First things first, let's get a list of all the file in the tar. Here are two examples on how to list things and search things in a tar file.

Example

tar -atf file.name.here.tar.bz2
tar -atf file.name.here.tar.zst --wildcards '*.png'

Tip

  • Don't worry if you leave off the -a as tar is pretty smart and will figure out that it's compressed. Just remember to use the main part of the command e.g. -tf at min.

Now that you know the path in the file to the data you're going to use the --delete flag to remove the data or the --append flag to append data.

Keep in mind, there is no way to append or delete from a compressed archive.

If you have a compressed tar you will need to decompress it, let's use file.name.here.tar.zstd as an example. This works the same for anything the file was compressed with e.g. zstd or gzip.

Example

zstd -d file.name.here.tar.zstd
tar -vf file.name.here.tar --delete path/here/oops.foo
tar -vf file.name.here.tar --append path/here/yes_this.bar
zstd file.name.here.tar -o file.name.here.tar.zstd

So what we did is decompress file.name.here.tar.zstd and that became file.name.here.tar. Now we removed oops.foo and added yes_this.bar to the tar file. Lastly we compressed file.name.here.tar to create a shiny new file.name.here.tar.zstd.

Backups with Tar

Tar is or was a backup tool first and for most, so it goes without saying you can do the normal differential and incremental backups with it. Differential backups are hard to automate so let's just stick with incremental backups for now.

Give it the -g

When you want to create an incremental backup you will need to first create a full backup and a snapshot file.

Example

tar -I zstd -g /path/to/backup/backup.snar -cf /path/to/backup/full_backup.tar.zst /path/to/data/here

This command will compress the backup using zstd, create the snar file, and make a fill backup. Once that's done you can make as many backups you want and the snar will store lists of changes between backups.

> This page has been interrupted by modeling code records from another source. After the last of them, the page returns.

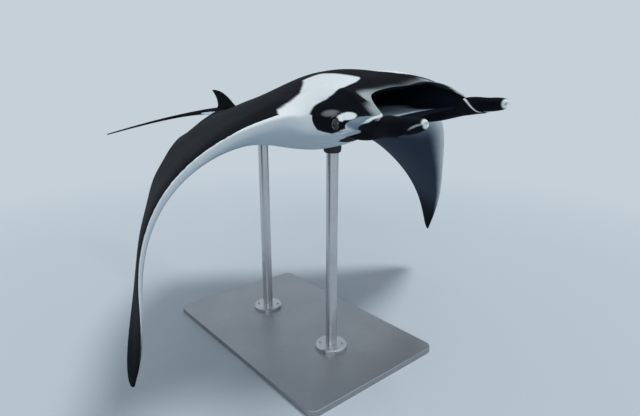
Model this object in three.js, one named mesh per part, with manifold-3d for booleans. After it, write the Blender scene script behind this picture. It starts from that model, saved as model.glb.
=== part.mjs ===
// Manta ray (Mobula birostris) gliding with both wings down, on a display stand.
// Millimetres, +Z up, head toward -Y, the animal's left toward +X.
// Origin: middle of the underside of the stand base.
import * as THREE from 'three';
import { mergeVertices } from 'three/addons/utils/BufferGeometryUtils.js';
import Module from 'manifold-3d';

const wasm = await Module();
wasm.setup();

// Driving dimensions ---------------------------------------------------------
const DISC_WIDTH = 4500; // wing tip to wing tip along the spread skin
const GAP = 0.3; // clearance between neighbouring solids
const NOSE_UP = THREE.MathUtils.degToRad(4.45);
const BANK = THREE.MathUtils.degToRad(5.27); // right wing low
const BODY_HEIGHT = 1750; // front of the head above the floor
const STAND_CENTRE = 0.245; // middle of the stand behind the front of the head
const BASE_LENGTH = 1700;
const BASE_WIDTH = 1100;
const BASE_THICK = 40;
const ROD_RADIUS = 38;
const ROD_SPACING = 780;
const ROD_SINK = 45; // how far a rod reaches into the belly
const FLANGE_RADIUS = 110;
const FLANGE_THICK = 24;
const CHAMFER = 6;
const FLANGE_FOOT = BASE_THICK + GAP;
const FLANGE_TOP = FLANGE_FOOT + FLANGE_THICK;
const ROD_FOOT = FLANGE_TOP + GAP;
const SLAB_CORNER = 60;
const SLAB_BEVEL = 3;

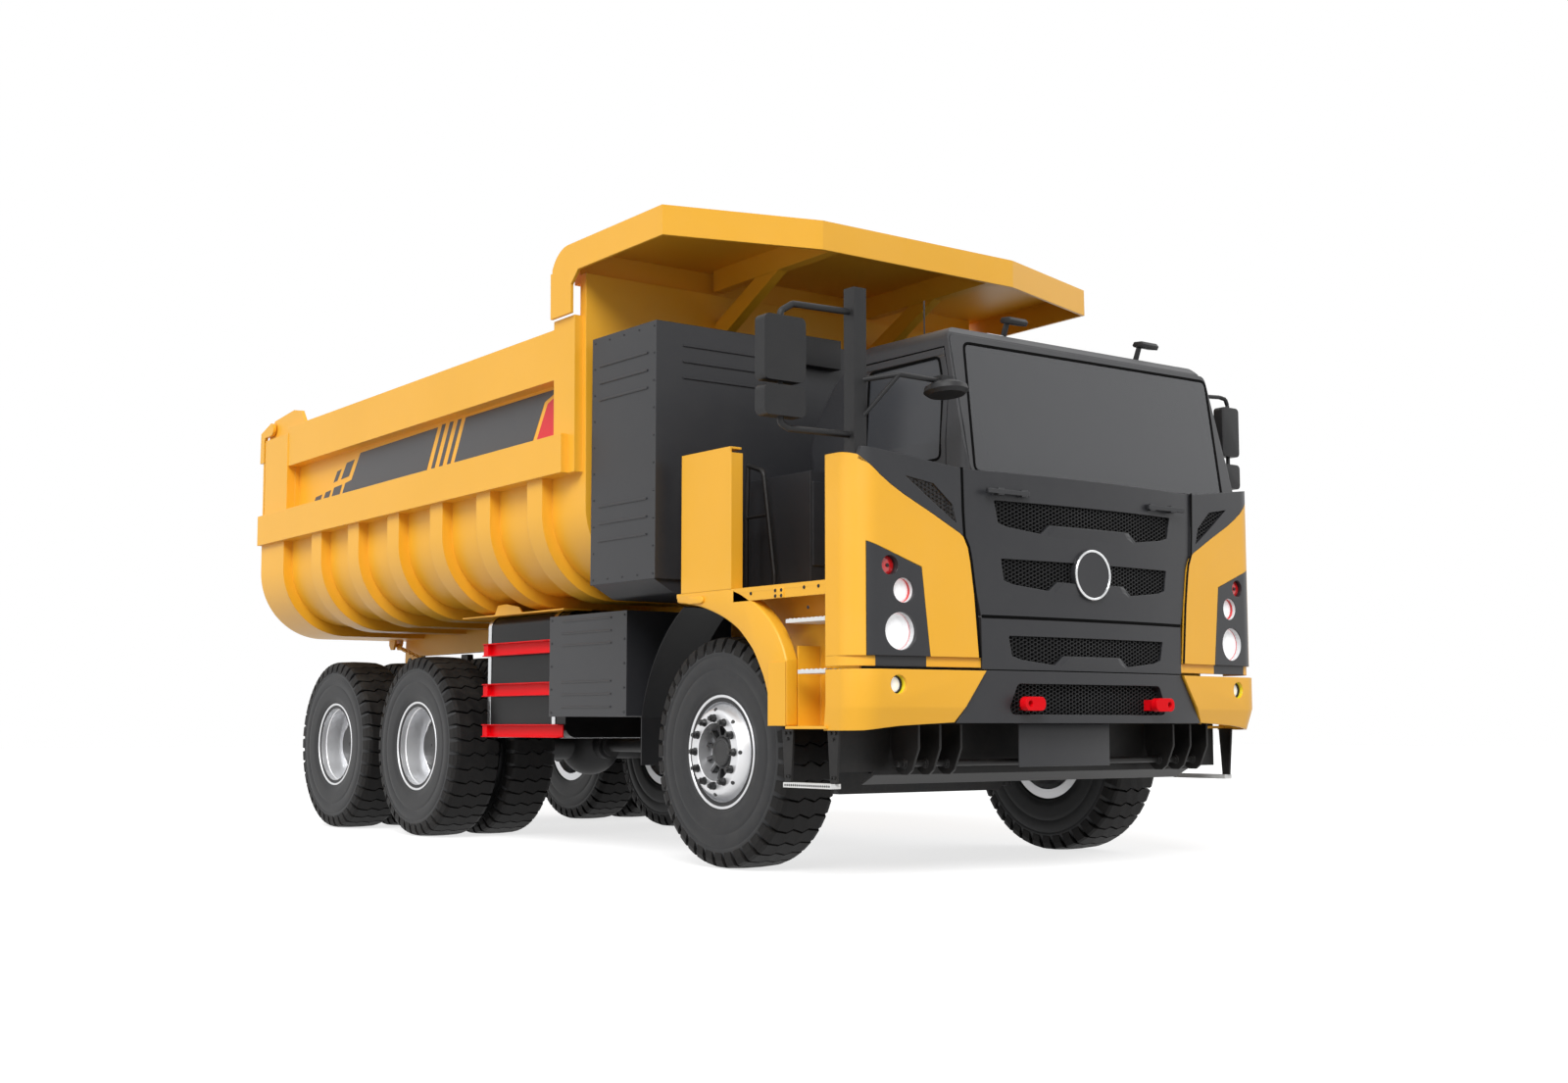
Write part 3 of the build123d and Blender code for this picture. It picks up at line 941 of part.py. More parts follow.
# ================================================================ mirrors
MAST = (-1657.0, -1360.0)
MIRROR_X = 2339.0
HEAD_W = 302.0                # right mirror heads, their outer edges at MIRROR_X
HEAD_X = MIRROR_X - HEAD_W / 2
HEAD_Y = FA - 1319.0
DISH = (-1140.0, -1600.0, 2905.0)     # round mirror that looks down, from the front axle
DISH_R = 138.0
with BuildPart() as mirror_r:
    mast_y = FA + MAST[1]
    slab(MAST[0] - 48, MAST[0] + 48, mast_y - 48, mast_y + 48, DECK_Z + 20, 3530)
    slab(MAST[0] - 48, MAST[0] + 48, mast_y - 48, FA - 1230, DECK_Z + SEAT, DECK_Z + 40)
    tube([(MAST[0], mast_y, 3385), (-HEAD_X + 90, HEAD_Y, 3385), (-HEAD_X, HEAD_Y, 3330),
          (-HEAD_X, HEAD_Y, 3200)], 20, 40)
    tube([(MAST[0], mast_y, 2640), (-HEAD_X + 60, HEAD_Y, 2640), (-HEAD_X, HEAD_Y, 2670),
          (-HEAD_X, HEAD_Y, 2760)], 20, 30)
    rod((-HEAD_X, HEAD_Y, 2840), (-HEAD_X, HEAD_Y, 2960), 16)
    for z0, z1 in ((2908, 3295), (2702, 2884)):
        plate_y([(-MIRROR_X, z0), (HEAD_W - MIRROR_X, z0), (HEAD_W - MIRROR_X, z1), (-MIRROR_X, z1)],
                HEAD_Y - 50, HEAD_Y + 45, 38)
    # round mirror over the corner on its own pair of arms
    tube([(MAST[0], mast_y, 2970), (-1480, FA - 1560, 3000), (-1180, FA - 1600, 2985)], 16, 60)
    rod((MAST[0], mast_y, 2700), (-1480, FA - 1560, 3000), 13)
    with BuildPart(mode=Mode.PRIVATE) as dish:
        with BuildSketch(Plane.XZ) as half:
            with BuildLine():
                Polyline((0, 0), (DISH_R - 25, 0), (DISH_R, 22), (DISH_R - 8, 52), (DISH_R - 55, 78), (0, 88),
                         close=True)
            make_face()
        revolve(half.sketch, axis=Axis.Z)
    add(Pos(DISH[0], FA + DISH[1], DISH[2]) * Rot(X=-6) * dish.part)
    slab(DISH[0] - 70, DISH[0] + 20, FA + DISH[1] - 40, FA + DISH[1] + 40, DISH[2] + 60, DISH[2] + 112)
save("mirror_right", mirror_r.part)

# the left mirrors hang on a loop from the door
LOOP_Y = HINGE_Y + 60
HEAD_LW = 200.0               # left mirror heads
HEAD_L = MIRROR_X - HEAD_LW / 2
with BuildPart() as mirror_l:
    slab(CAB_X1 + SEAT, CAB_X1 + 14, LOOP_Y - 30, LOOP_Y + 30, 2700, 2790)
    tube([(CAB_X1 + 6, LOOP_Y, 2745), (CAB_X1 + 90, LOOP_Y, 3235), (HEAD_L - 40, FA - 1000, 3235),
          (HEAD_L, FA - 967, 3150), (HEAD_L, FA - 967, 3100)], 16, 40)
    rod((HEAD_L, FA - 967, 2700), (HEAD_L, FA - 967, 2900), 15)
    for z0, z1 in ((2795, 3160), (2590, 2755)):
        plate_y([(MIRROR_X - HEAD_LW, z0), (MIRROR_X, z0), (MIRROR_X, z1), (MIRROR_X - HEAD_LW, z1)],
                FA - 1005, FA - 925, 35)
save("mirror_left", mirror_l.part)
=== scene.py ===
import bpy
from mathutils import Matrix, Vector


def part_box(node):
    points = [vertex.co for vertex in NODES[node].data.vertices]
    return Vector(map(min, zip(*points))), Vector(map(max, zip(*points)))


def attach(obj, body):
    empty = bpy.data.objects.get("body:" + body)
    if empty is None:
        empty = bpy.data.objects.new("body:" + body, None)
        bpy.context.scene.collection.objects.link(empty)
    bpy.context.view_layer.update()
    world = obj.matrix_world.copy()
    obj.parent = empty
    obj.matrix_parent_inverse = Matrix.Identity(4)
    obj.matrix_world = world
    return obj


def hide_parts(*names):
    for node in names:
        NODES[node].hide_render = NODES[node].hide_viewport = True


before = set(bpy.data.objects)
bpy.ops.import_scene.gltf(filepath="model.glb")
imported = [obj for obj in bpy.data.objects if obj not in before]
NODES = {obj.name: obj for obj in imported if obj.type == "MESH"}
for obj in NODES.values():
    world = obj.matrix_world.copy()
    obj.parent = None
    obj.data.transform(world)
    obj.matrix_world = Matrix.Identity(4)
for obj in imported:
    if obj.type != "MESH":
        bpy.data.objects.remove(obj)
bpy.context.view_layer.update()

from math import atan, cos, pi, radians, sin, sqrt

import bmesh
import bpy
from mathutils import Matrix, Vector

# ---------------------------------------------------------------- studio
# A pale floor under a white sky, one broad lamp from the front and a weaker one from
# each side, and a camera standing low off the right-hand front corner.
scene = bpy.context.scene
scene.view_settings.view_transform = "Standard"


def wire(tree, kind, sockets=None, **props):
    """Adds a node; sockets gives each of its inputs a value or another node's output."""
    made = tree.nodes.new(kind)
    for key, value in props.items():
        setattr(made, key, value)
    for key, value in (sockets or {}).items():
        if isinstance(value, bpy.types.Node):
            value = value.outputs[0]
        if isinstance(value, bpy.types.NodeSocket):
            tree.links.new(value, made.inputs[key])
        else:
            made.inputs[key].default_value = value
    return made


def maths(tree, operation, a, b=0.0):
    return wire(tree, "ShaderNodeMath", {0: a, 1: b}, operation=operation).outputs[0]


def seen_rays(tree):
    """1 for rays that carry the backdrop: to the camera, off gloss and through glass."""
    path = wire(tree, "ShaderNodeLightPath")
    return maths(tree, "MAXIMUM", path.outputs["Is Camera Ray"], maths(
        tree, "MAXIMUM", path.outputs["Is Glossy Ray"], path.outputs["Is Transmission Ray"]))


world = bpy.data.worlds.new("studio_sky")
scene.world = world
world.use_nodes = True
sky = world.node_tree
sky.nodes.clear()
level = wire(sky, "ShaderNodeMapRange", {"Value": seen_rays(sky), "To Min": 0.45, "To Max": 1.0})
wire(sky, "ShaderNodeOutputWorld", {"Surface": wire(
    sky, "ShaderNodeBackground", {"Color": (1, 1, 1, 1), "Strength": level})})

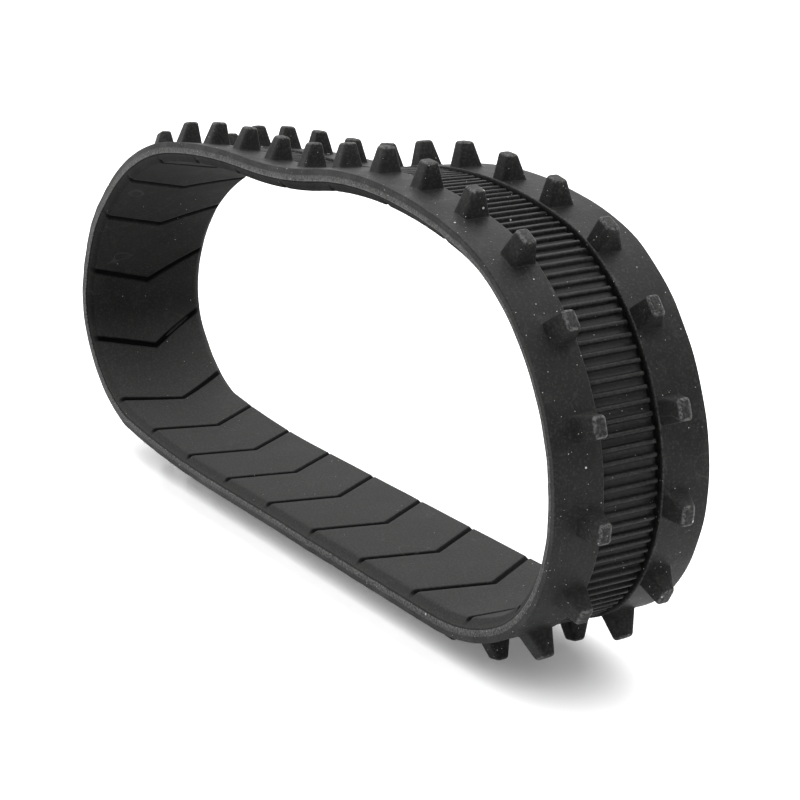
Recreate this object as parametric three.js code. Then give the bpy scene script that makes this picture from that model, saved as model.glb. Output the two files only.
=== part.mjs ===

Now to make our first incremental backup!

Example

tar -I zstd -g /path/to/backup/backup.snar -cf /path/to/backup/$(date '+%F').tar.zst /path/to/data/here

Excluding Data

Tar can exclude data a number of ways

File Steaming with Tar

Tar was created to stream data to tapes. You can do a lot of things that you wouldn't think you should be able to do with it. However thanks to the Unix way… EVERYTHING is a file.

Copying a Large Amount of Small Files

Let's say we have 10 million small files that we need to move from /var/omg/why/did/you/do/this to /mnt/this/is/where/it/should/have/been that is going to take a while right? Well….

Example

tar -cf - /var/omg/why/did/you/do/this | tar -xf - -C /mnt/this/is/where/it/should/have/been

You can also do this over ssh! Now let's add some compression too!

Example

# Make a file on the other end
tar -cf - /var/lib/data | zstd | ssh user@hostname "cat >/var/backups/backup.tar.zst"
# Send the data compressed with a progress bar!
tar -cf - /var/lib/data | pv | zstd | ssh user@hostname tar -axf - -C /var/lib/data/
# Send the data with a progress bar
tar -cf - /var/lib/data | pv | ssh user@hostname tar -xf - -C /var/lib/data/
# Get the data
ssh user@hostname "tar -cf - /var/lib/data" | tar -xvf - -C /var/lib/data/

Note

  • The pipe view command pv will give you different information depending on where it's put and what flags are used. The example above shows the raw data being passed. If you wanted to see the compressed data passed then you should put it after zstd

The above examples show how to use tar with ssh. You can mix and match as needed. Your only limit is your creativity!

Oh and that being said, rsync is almost always the better tool for sending data around. The edge cases being special files like symbolic links, special devices, sockets, named pipes, etc. If you're sending and backing up anything like that or other data rsync is bad for, tar is your go too.